Les pressions de Georges Bush et Hu Jintao démontrent qu’américains et chinois veulent placer leurs pions rapidement sur l’échiquier vietnamien, dans le but d’attirer ce pays dans leur zone d’influence respective. Autrement dit, les propositions de coopérations économiques, commerciales, d’investissements directs visent le même but : amener le Viêt Nam à coopérer militairement avec la Chine ou avec les États-Unis pour faire pencher l’équilibre géostratégique en Asie du Sud-Est. Washington et Pékin présentent la coopération économique comme une carotte devant Hà Nôi, pour que celle-ci serve leurs intérêts propres dans la région. Une fois ce problème posé, on comprend mieux pourquoi la situation politique au Viêt Nam va se complexifier. Les mouvements pro-démocratiques ne doivent plus seulement faire face au PCV ; ils doivent aussi compter avec les ambitions américaines et chinoises. Ces ambitions sont certainement contraires aux intérêts et aspirations du peuple vietnamien.

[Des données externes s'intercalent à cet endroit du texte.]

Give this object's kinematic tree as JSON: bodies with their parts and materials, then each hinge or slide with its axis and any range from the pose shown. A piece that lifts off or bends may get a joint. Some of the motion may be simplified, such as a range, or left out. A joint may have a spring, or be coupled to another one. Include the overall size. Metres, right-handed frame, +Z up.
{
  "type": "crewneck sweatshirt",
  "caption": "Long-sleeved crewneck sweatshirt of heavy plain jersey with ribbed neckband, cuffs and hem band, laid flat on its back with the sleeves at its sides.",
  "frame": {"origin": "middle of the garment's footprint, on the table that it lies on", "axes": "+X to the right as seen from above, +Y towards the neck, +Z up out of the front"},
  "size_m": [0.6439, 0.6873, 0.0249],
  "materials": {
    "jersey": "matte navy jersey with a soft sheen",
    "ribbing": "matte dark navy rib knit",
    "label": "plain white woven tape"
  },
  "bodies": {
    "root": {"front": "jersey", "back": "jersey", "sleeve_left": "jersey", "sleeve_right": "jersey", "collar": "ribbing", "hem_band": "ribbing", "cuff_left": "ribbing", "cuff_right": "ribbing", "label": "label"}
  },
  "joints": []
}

En résumé, les relations entre le Viêt Nam et les États-Unis et la Chine après le 14ème sommet des pays de l’APEC vont devenir plus complexes. Le Viêt Nam fait l’objet d’une concurrence entre américains et chinois. Les autorités communistes vietnamiennes sont foncièrement avides, cherchant toujours un appui à l’étranger pour « stabiliser la situation politique intérieure ». Les dirigeants vietnamiens seront bien embarrassés pour répondre aux pressions des deux grandes puissances, sans compter la pression populaire toujours plus forte depuis quelque temps.